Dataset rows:
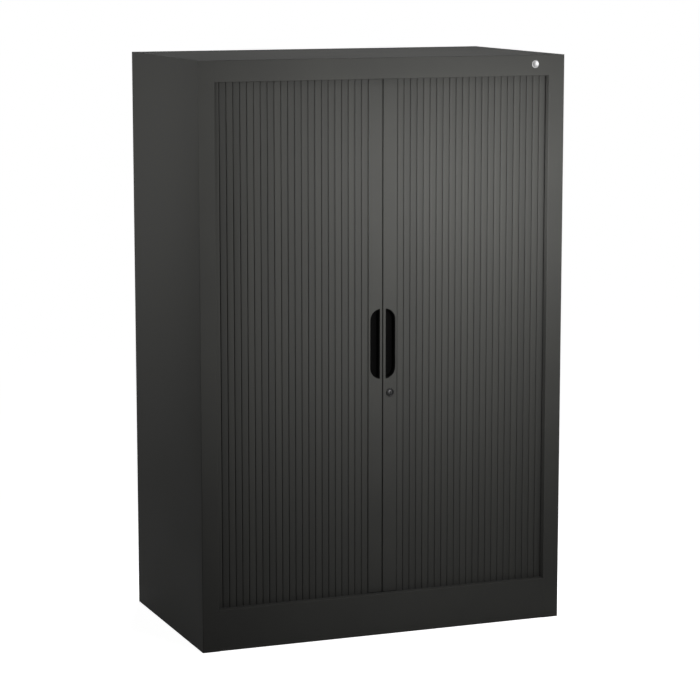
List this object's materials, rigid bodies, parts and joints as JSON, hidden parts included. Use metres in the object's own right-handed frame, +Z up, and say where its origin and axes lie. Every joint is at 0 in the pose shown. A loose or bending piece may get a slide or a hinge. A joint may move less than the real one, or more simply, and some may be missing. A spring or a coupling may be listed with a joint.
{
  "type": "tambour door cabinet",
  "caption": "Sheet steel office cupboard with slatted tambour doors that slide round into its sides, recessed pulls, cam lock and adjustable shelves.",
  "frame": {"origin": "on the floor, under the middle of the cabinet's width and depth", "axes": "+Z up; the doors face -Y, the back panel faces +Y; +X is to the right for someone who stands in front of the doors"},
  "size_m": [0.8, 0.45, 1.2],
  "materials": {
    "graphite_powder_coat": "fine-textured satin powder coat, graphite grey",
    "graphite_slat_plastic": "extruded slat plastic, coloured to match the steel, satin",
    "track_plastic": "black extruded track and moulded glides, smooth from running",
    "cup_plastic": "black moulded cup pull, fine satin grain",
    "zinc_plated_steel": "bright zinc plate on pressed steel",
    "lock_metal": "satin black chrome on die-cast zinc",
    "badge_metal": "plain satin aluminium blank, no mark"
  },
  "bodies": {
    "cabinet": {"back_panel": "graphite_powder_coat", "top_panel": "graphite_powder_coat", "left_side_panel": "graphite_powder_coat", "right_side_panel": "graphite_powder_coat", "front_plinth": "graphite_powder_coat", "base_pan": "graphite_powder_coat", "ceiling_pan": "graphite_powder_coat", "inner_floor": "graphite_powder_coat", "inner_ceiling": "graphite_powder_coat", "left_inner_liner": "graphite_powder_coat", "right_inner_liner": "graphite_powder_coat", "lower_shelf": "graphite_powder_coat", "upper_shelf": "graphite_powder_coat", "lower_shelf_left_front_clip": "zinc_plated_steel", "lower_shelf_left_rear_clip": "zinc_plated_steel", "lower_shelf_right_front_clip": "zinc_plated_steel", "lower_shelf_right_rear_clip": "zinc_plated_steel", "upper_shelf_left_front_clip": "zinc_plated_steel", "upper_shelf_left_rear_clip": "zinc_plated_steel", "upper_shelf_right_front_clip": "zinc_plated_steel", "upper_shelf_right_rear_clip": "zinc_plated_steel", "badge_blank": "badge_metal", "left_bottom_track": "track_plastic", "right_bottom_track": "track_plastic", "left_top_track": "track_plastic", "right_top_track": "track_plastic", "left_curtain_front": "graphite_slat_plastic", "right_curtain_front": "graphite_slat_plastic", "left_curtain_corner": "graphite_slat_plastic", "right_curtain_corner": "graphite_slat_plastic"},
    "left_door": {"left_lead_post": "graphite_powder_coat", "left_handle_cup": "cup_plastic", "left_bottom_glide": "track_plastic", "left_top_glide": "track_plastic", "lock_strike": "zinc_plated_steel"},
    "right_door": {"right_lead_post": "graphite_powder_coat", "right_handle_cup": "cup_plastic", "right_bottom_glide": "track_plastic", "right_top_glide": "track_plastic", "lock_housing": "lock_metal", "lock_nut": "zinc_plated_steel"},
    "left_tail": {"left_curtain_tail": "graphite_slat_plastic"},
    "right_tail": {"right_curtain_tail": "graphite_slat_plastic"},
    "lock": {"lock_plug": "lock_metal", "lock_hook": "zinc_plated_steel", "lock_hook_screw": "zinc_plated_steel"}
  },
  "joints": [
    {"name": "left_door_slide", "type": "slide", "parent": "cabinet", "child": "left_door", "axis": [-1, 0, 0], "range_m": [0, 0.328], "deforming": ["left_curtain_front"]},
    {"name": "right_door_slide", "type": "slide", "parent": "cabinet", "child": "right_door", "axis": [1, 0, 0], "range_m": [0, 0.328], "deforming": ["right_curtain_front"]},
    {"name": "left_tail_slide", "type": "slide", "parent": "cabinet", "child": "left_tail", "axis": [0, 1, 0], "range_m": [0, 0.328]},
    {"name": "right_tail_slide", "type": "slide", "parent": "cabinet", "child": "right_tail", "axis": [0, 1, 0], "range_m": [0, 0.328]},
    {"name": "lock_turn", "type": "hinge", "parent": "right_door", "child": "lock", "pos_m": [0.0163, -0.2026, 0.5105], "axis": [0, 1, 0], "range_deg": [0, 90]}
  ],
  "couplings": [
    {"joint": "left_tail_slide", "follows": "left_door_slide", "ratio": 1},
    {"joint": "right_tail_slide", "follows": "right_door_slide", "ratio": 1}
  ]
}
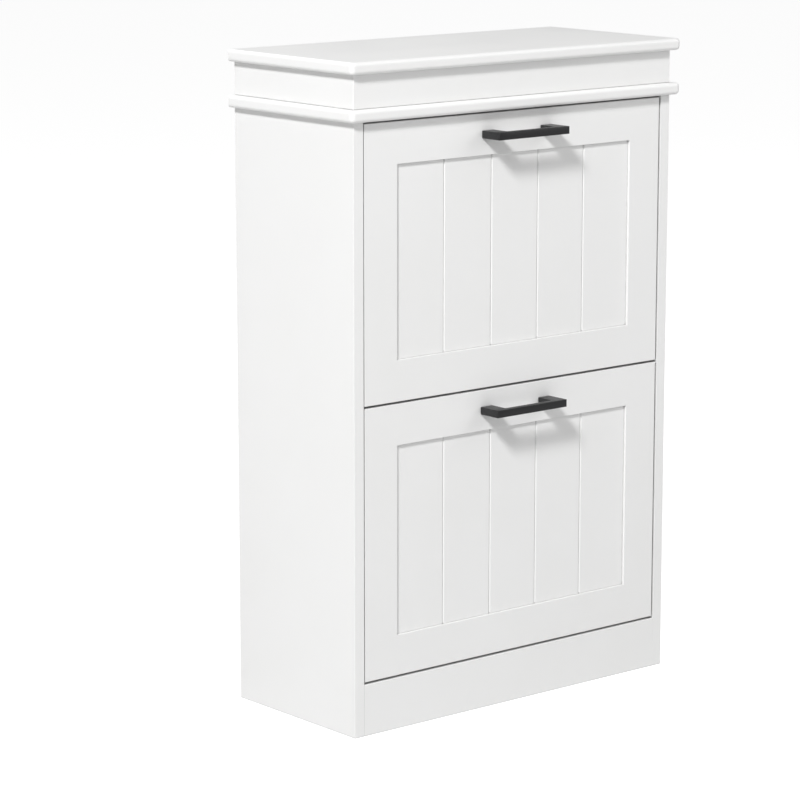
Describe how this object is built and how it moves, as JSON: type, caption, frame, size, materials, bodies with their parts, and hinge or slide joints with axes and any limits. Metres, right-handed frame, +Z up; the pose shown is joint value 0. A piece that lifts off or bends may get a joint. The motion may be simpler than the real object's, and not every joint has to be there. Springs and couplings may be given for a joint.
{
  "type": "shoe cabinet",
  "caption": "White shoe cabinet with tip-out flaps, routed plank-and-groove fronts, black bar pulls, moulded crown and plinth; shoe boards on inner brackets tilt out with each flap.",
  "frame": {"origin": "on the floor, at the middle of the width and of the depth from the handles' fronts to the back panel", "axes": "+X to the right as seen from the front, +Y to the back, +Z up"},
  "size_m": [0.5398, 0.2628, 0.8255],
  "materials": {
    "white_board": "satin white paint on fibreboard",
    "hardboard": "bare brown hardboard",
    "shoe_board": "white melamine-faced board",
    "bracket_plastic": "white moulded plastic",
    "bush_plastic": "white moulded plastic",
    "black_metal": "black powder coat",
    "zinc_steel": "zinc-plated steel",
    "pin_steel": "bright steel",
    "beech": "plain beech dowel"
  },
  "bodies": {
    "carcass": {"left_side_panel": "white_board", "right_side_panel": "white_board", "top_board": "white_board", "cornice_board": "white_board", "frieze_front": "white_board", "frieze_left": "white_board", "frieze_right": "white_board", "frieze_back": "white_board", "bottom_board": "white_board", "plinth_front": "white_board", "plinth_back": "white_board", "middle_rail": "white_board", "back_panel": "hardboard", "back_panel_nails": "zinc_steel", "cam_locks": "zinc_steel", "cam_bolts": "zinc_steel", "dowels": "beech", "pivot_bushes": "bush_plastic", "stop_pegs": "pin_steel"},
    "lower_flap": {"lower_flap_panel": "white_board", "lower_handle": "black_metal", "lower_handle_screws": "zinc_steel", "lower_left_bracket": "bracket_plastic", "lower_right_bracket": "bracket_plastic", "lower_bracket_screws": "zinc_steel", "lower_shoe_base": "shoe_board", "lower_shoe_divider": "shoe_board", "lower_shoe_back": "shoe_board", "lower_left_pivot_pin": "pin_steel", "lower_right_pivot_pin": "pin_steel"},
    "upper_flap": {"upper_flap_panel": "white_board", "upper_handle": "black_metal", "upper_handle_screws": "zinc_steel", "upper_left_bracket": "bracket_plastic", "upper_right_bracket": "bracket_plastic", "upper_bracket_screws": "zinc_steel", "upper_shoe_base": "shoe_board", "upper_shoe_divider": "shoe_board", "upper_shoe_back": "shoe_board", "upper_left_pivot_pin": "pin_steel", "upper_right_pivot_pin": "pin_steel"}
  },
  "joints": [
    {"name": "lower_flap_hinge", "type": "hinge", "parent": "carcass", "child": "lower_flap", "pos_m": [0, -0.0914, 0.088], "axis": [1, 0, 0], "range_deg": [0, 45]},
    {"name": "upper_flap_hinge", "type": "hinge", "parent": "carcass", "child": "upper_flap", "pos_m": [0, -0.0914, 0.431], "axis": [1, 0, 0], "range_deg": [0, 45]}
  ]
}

Exercise description: All of the entries must be quoted exactly; please include each one.

Solution for this exercise:
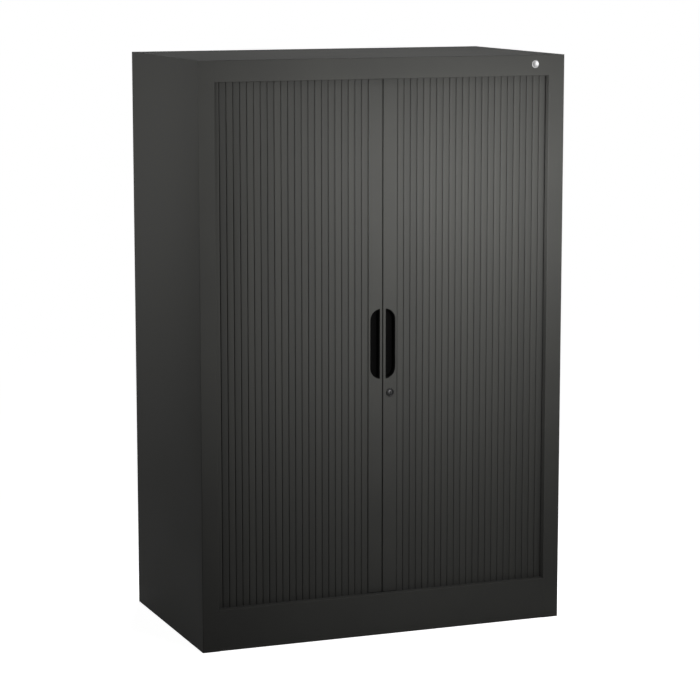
List this object's materials, rigid bodies, parts and joints as JSON, hidden parts included. Use metres in the object's own right-handed frame, +Z up, and say where its origin and axes lie. Every joint is at 0 in the pose shown. A loose or bending piece may get a slide or a hinge. A joint may move less than the real one, or more simply, and some may be missing. A spring or a coupling may be listed with a joint.
{
  "type": "tambour door cabinet",
  "caption": "Sheet steel office cupboard with slatted tambour doors that slide round into its sides, recessed pulls, cam lock and adjustable shelves.",
  "frame": {"origin": "on the floor, under the middle of the cabinet's width and depth", "axes": "+Z up; the doors face -Y, the back panel faces +Y; +X is to the right for someone who stands in front of the doors"},
  "size_m": [0.8, 0.45, 1.2],
  "materials": {
    "graphite_powder_coat": "fine-textured satin powder coat, graphite grey",
    "graphite_slat_plastic": "extruded slat plastic, coloured to match the steel, satin",
    "track_plastic": "black extruded track and moulded glides, smooth from running",
    "cup_plastic": "black moulded cup pull, fine satin grain",
    "zinc_plated_steel": "bright zinc plate on pressed steel",
    "lock_metal": "satin black chrome on die-cast zinc",
    "badge_metal": "plain satin aluminium blank, no mark"
  },
  "bodies": {
    "cabinet": {"back_panel": "graphite_powder_coat", "top_panel": "graphite_powder_coat", "left_side_panel": "graphite_powder_coat", "right_side_panel": "graphite_powder_coat", "front_plinth": "graphite_powder_coat", "base_pan": "graphite_powder_coat", "ceiling_pan": "graphite_powder_coat", "inner_floor": "graphite_powder_coat", "inner_ceiling": "graphite_powder_coat", "left_inner_liner": "graphite_powder_coat", "right_inner_liner": "graphite_powder_coat", "lower_shelf": "graphite_powder_coat", "upper_shelf": "graphite_powder_coat", "lower_shelf_left_front_clip": "zinc_plated_steel", "lower_shelf_left_rear_clip": "zinc_plated_steel", "lower_shelf_right_front_clip": "zinc_plated_steel", "lower_shelf_right_rear_clip": "zinc_plated_steel", "upper_shelf_left_front_clip": "zinc_plated_steel", "upper_shelf_left_rear_clip": "zinc_plated_steel", "upper_shelf_right_front_clip": "zinc_plated_steel", "upper_shelf_right_rear_clip": "zinc_plated_steel", "badge_blank": "badge_metal", "left_bottom_track": "track_plastic", "right_bottom_track": "track_plastic", "left_top_track": "track_plastic", "right_top_track": "track_plastic", "left_curtain_front": "graphite_slat_plastic", "right_curtain_front": "graphite_slat_plastic", "left_curtain_corner": "graphite_slat_plastic", "right_curtain_corner": "graphite_slat_plastic"},
    "left_door": {"left_lead_post": "graphite_powder_coat", "left_handle_cup": "cup_plastic", "left_bottom_glide": "track_plastic", "left_top_glide": "track_plastic", "lock_strike": "zinc_plated_steel"},
    "right_door": {"right_lead_post": "graphite_powder_coat", "right_handle_cup": "cup_plastic", "right_bottom_glide": "track_plastic", "right_top_glide": "track_plastic", "lock_housing": "lock_metal", "lock_nut": "zinc_plated_steel"},
    "left_tail": {"left_curtain_tail": "graphite_slat_plastic"},
    "right_tail": {"right_curtain_tail": "graphite_slat_plastic"},
    "lock": {"lock_plug": "lock_metal", "lock_hook": "zinc_plated_steel", "lock_hook_screw": "zinc_plated_steel"}
  },
  "joints": [
    {"name": "left_door_slide", "type": "slide", "parent": "cabinet", "child": "left_door", "axis": [-1, 0, 0], "range_m": [0, 0.328], "deforming": ["left_curtain_front"]},
    {"name": "right_door_slide", "type": "slide", "parent": "cabinet", "child": "right_door", "axis": [1, 0, 0], "range_m": [0, 0.328], "deforming": ["right_curtain_front"]},
    {"name": "left_tail_slide", "type": "slide", "parent": "cabinet", "child": "left_tail", "axis": [0, 1, 0], "range_m": [0, 0.328]},
    {"name": "right_tail_slide", "type": "slide", "parent": "cabinet", "child": "right_tail", "axis": [0, 1, 0], "range_m": [0, 0.328]},
    {"name": "lock_turn", "type": "hinge", "parent": "right_door", "child": "lock", "pos_m": [0.0163, -0.2026, 0.5105], "axis": [0, 1, 0], "range_deg": [0, 90]}
  ],
  "couplings": [
    {"joint": "left_tail_slide", "follows": "left_door_slide", "ratio": 1},
    {"joint": "right_tail_slide", "follows": "right_door_slide", "ratio": 1}
  ]
}
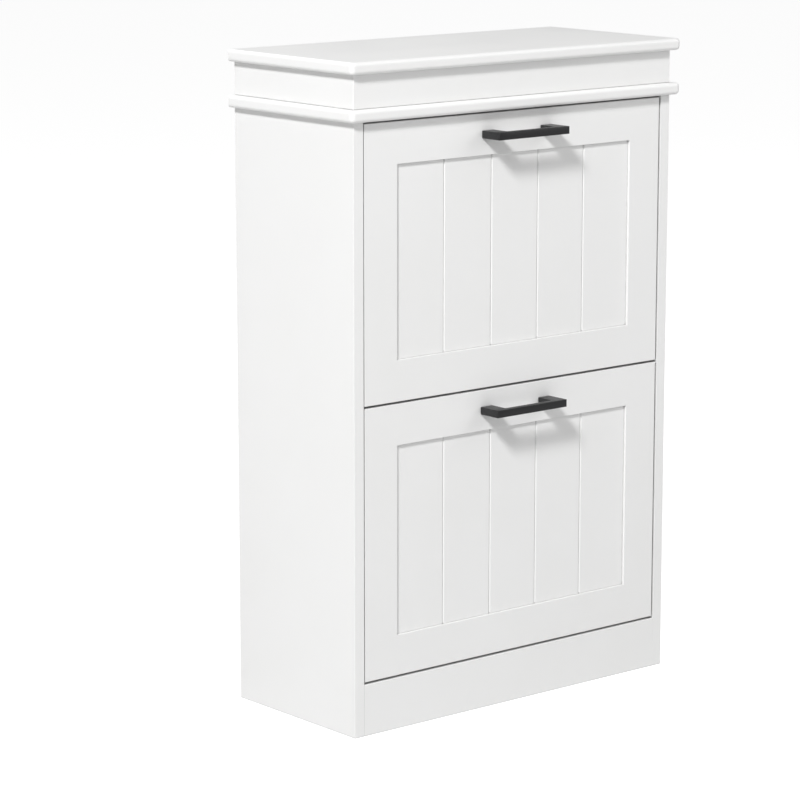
Describe how this object is built and how it moves, as JSON: type, caption, frame, size, materials, bodies with their parts, and hinge or slide joints with axes and any limits. Metres, right-handed frame, +Z up; the pose shown is joint value 0. A piece that lifts off or bends may get a joint. The motion may be simpler than the real object's, and not every joint has to be there. Springs and couplings may be given for a joint.
{
  "type": "shoe cabinet",
  "caption": "White shoe cabinet with tip-out flaps, routed plank-and-groove fronts, black bar pulls, moulded crown and plinth; shoe boards on inner brackets tilt out with each flap.",
  "frame": {"origin": "on the floor, at the middle of the width and of the depth from the handles' fronts to the back panel", "axes": "+X to the right as seen from the front, +Y to the back, +Z up"},
  "size_m": [0.5398, 0.2628, 0.8255],
  "materials": {
    "white_board": "satin white paint on fibreboard",
    "hardboard": "bare brown hardboard",
    "shoe_board": "white melamine-faced board",
    "bracket_plastic": "white moulded plastic",
    "bush_plastic": "white moulded plastic",
    "black_metal": "black powder coat",
    "zinc_steel": "zinc-plated steel",
    "pin_steel": "bright steel",
    "beech": "plain beech dowel"
  },
  "bodies": {
    "carcass": {"left_side_panel": "white_board", "right_side_panel": "white_board", "top_board": "white_board", "cornice_board": "white_board", "frieze_front": "white_board", "frieze_left": "white_board", "frieze_right": "white_board", "frieze_back": "white_board", "bottom_board": "white_board", "plinth_front": "white_board", "plinth_back": "white_board", "middle_rail": "white_board", "back_panel": "hardboard", "back_panel_nails": "zinc_steel", "cam_locks": "zinc_steel", "cam_bolts": "zinc_steel", "dowels": "beech", "pivot_bushes": "bush_plastic", "stop_pegs": "pin_steel"},
    "lower_flap": {"lower_flap_panel": "white_board", "lower_handle": "black_metal", "lower_handle_screws": "zinc_steel", "lower_left_bracket": "bracket_plastic", "lower_right_bracket": "bracket_plastic", "lower_bracket_screws": "zinc_steel", "lower_shoe_base": "shoe_board", "lower_shoe_divider": "shoe_board", "lower_shoe_back": "shoe_board", "lower_left_pivot_pin": "pin_steel", "lower_right_pivot_pin": "pin_steel"},
    "upper_flap": {"upper_flap_panel": "white_board", "upper_handle": "black_metal", "upper_handle_screws": "zinc_steel", "upper_left_bracket": "bracket_plastic", "upper_right_bracket": "bracket_plastic", "upper_bracket_screws": "zinc_steel", "upper_shoe_base": "shoe_board", "upper_shoe_divider": "shoe_board", "upper_shoe_back": "shoe_board", "upper_left_pivot_pin": "pin_steel", "upper_right_pivot_pin": "pin_steel"}
  },
  "joints": [
    {"name": "lower_flap_hinge", "type": "hinge", "parent": "carcass", "child": "lower_flap", "pos_m": [0, -0.0914, 0.088], "axis": [1, 0, 0], "range_deg": [0, 45]},
    {"name": "upper_flap_hinge", "type": "hinge", "parent": "carcass", "child": "upper_flap", "pos_m": [0, -0.0914, 0.431], "axis": [1, 0, 0], "range_deg": [0, 45]}
  ]
}